The developer also proposes to include a lift station to pump sewage from the site to the county’s main lines.

In May of 2007, neighbors turned in petitions with more than 400 signatures in opposition to the rezone. The Welbrook Farms Home Owners Associations voted to oppose the development, and citizens from neighboring subdivisions spoke against it at the public hearing. I helped organize the petition drive and was head of the Welbrook Farms HOA at the time. I also spoke at the hearing.

Commission Don Norris recused himself at that meeting because of an unspecified conflict of interest. Commissioners Luke, Margaret Hale and Chuck Horton voted to turn it down.

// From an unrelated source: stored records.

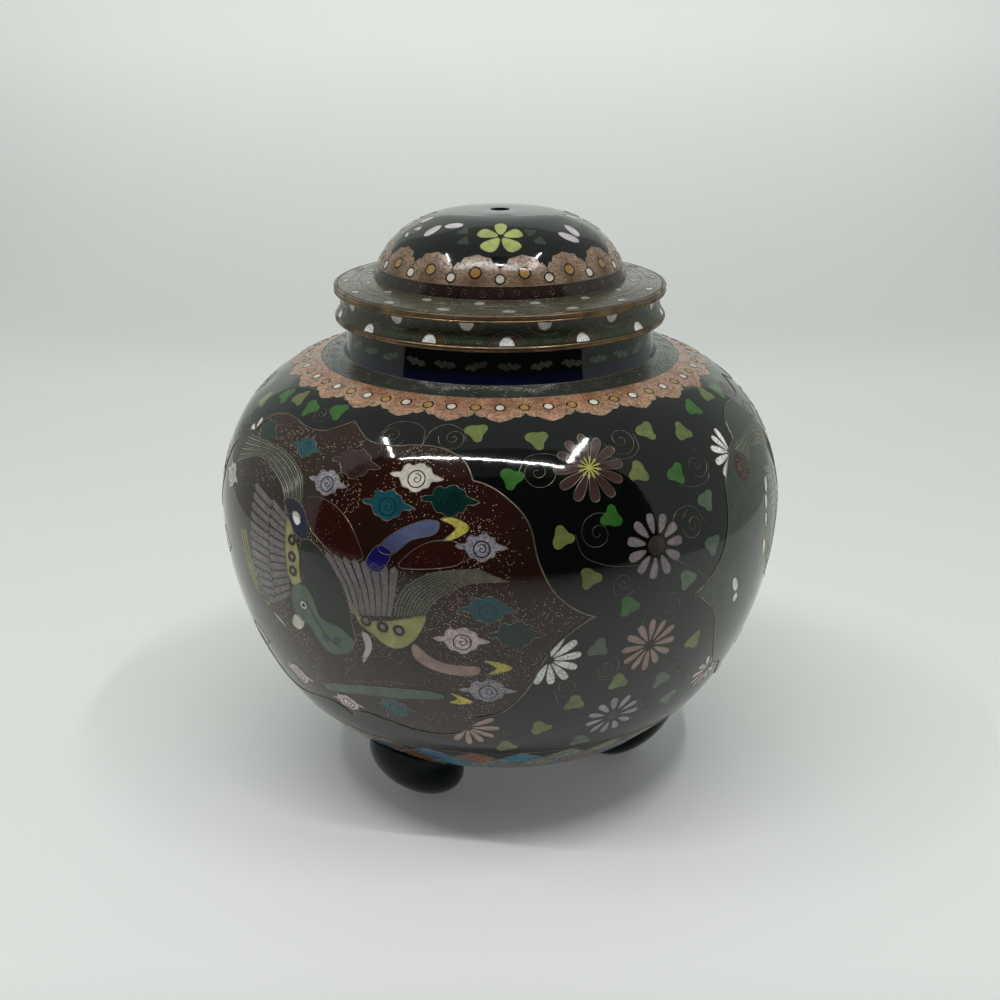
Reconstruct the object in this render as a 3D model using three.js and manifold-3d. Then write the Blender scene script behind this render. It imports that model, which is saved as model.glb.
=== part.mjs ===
// Lidded tripod jar, enamel on copper: a hollow globular body on three short lobed feet, and a
// domed cap lid whose waisted skirt slips over the neck. The lid's finial is missing, so the hole
// that held it is open. Millimetres, +Z up: the jar's axis is Z and it stands on z = 0.
import * as THREE from 'three';
import { mergeVertices } from 'three/addons/utils/BufferGeometryUtils.js';
import Module from 'manifold-3d';

const TURN_STEPS = 52;
const GAP = 0.3;

// Body outline from the foot of the neck down to the base, as [radius, height]
const BODY_OUTLINE = [
  [27.4, 78.5], [37.0, 75.6], [45.4, 67.8], [49.6, 56.9],
  [49.6, 45.2], [46.8, 33.1], [40.7, 20.7], [31.8, 11.7],
];
const BASE_RADIUS = BODY_OUTLINE.at(-1)[0];
const BODY_STEPS = 15;
const BODY_WALL = 1.8;
const BASE_Z = 11.7;
const BASE_EDGE_ROUND = 0.8;

// The neck narrows as it rises, from the shoulder to just under the copper rim of the mouth
const NECK_OUTLINE = [[26.95, 81.0], [26.6, 84.0], [26.3, 87.1]];
const MOUTH_RADIUS = 24.6;
const MOUTH_TOP_Z = 88.75;
const THROAT_Z = 77.7;

// Lid: dome, brim that falls slightly outwards, and concave skirt
const DOME_OUTLINE = [
  [22.0, 91.05], [21.6, 92.7], [19.9, 96.0], [16.4, 99.55], [10.9, 101.9], [5.4, 102.5], [1.65, 102.55],
];
const DOME_STEPS = 9;
const LID_WALL = 1.3;
const BRIM_RADIUS = 28.96;
const BRIM_EDGE_TOP_Z = 90.2;
const BRIM_ENAMEL_Z = 90.3;
const BRIM_UNDER_Z = 89.05;
const BRIM_EDGE_HEIGHT = 1.25;
const BRIM_EDGE_DEPTH = 0.66;
const SKIRT_OUTLINE = [
  [28.62, 85.2], [28.4, 85.65], [28.05, 86.3], [27.87, 87.2], [27.92, 88.2], [27.98, 89.0],
];
const SKIRT_INNER_RADIUS = 26.9;
const SKIRT_MOUTH_RADIUS = 27.35;
const SKIRT_MOUTH_TAPER_Z = 86.0;
const SKIRT_EDGE = { inner: 27.5, outer: 28.9, bottom: 84.2, top: 84.9 };

// Each foot is a lobe that leans outwards as it rises; angles run from the front, -Y, towards +X
const FOOT_ANGLES = { foot_front: -36.5, foot_right: 83.5, foot_back: 203.5 };
const FOOT = {
  halfWidth: 8.3, halfDepth: 7.5, halfHeight: 8.6, middleZ: 7.7, standRadius: 21.1, leanOut: 0.52,
};
const FOOT_ROWS = 9;
const FOOT_STEPS = 26;

const ENAMEL = { roughness: 0.12, metalness: 0.0 };
const COPPER = { color: 0x9a6a4a, roughness: 0.35, metalness: 1.0 };
const COLOURS = { body: 0x15191b, lid: 0x1b201d, foot: 0x1d3028 };

const wasm = await Module();
wasm.setup();

// Turns an outline of [radius, height] points about the Z axis. The outline runs anticlockwise.
function turned(outline, steps = TURN_STEPS) {
  const points = outline.map(([radius, height]) => new THREE.Vector2(radius, height));
  return new THREE.LatheGeometry(points, steps).rotateX(Math.PI / 2);
}

// Evenly spaced points on the smooth curve through the outline's points
function smoothed(outline, steps) {
  const curve = new THREE.SplineCurve(outline.map(([radius, height]) => new THREE.Vector2(radius, height)));
  return curve.getSpacedPoints(steps).map((point) => [point.x, point.y]);
}

// Moves an outline to its left by the distance, square to its own direction
function offset(outline, distance) {
  return outline.map(([radius, height], i) => {
    const before = outline[Math.max(i - 1, 0)];
    const after = outline[Math.min(i + 1, outline.length - 1)];
    const along = new THREE.Vector2(after[0] - before[0], after[1] - before[1]).normalize();
    return [radius - along.y * distance, height + along.x * distance];
  });
}

function closed(outline) {
  return [...outline, outline[0]];
}

function ring({ inner, outer, bottom, top }) {
  return turned(closed([[inner, bottom], [outer, bottom], [outer, top], [inner, top]]));
}

function toSolid(geometry) {
  const shape = geometry.clone();
  shape.deleteAttribute('normal');
  shape.deleteAttribute('uv');
  const merged = mergeVertices(shape, 1e-4);
  const triangles = [];
  const index = merged.index.array;
  for (let i = 0; i < index.length; i += 3) {
    const [a, b, c] = index.slice(i, i + 3);
    if (a !== b && b !== c && c !== a) triangles.push(a, b, c);
  }
  return new wasm.Manifold(new wasm.Mesh({
    numProp: 3,
    vertProperties: new Float32Array(merged.attributes.position.array),
    triVerts: new Uint32Array(triangles),
  }));
}

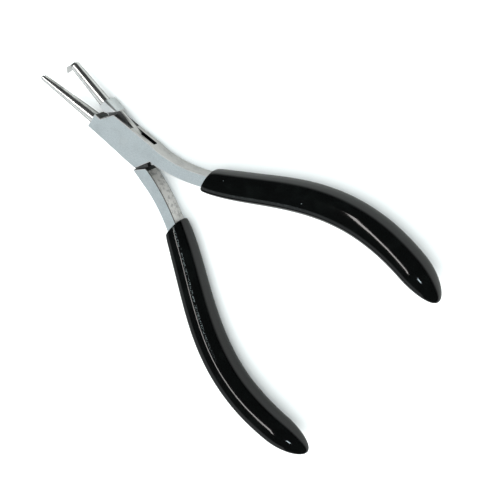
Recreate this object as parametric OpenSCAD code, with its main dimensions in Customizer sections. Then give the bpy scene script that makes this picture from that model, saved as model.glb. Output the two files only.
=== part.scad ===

Anglin and Lance are seeking to rezone the land from Agricultural-Residential to Office Business Park. The OBP category allows for a variety of business applications. It does not include restaurants, though the county has designated the area as "wet" in the beer and wine ordinance it passed earlier this year.

The public hearing on Tuesday–election night--will start at 7 p.m. in the courthouse in Watkinsville. Polling stations throughout the county and state close at that same time.

That the county would agree as part of the consent order to a public hearing on election night starting as polling stations are closing says a lot about the county’s approach to the hearing.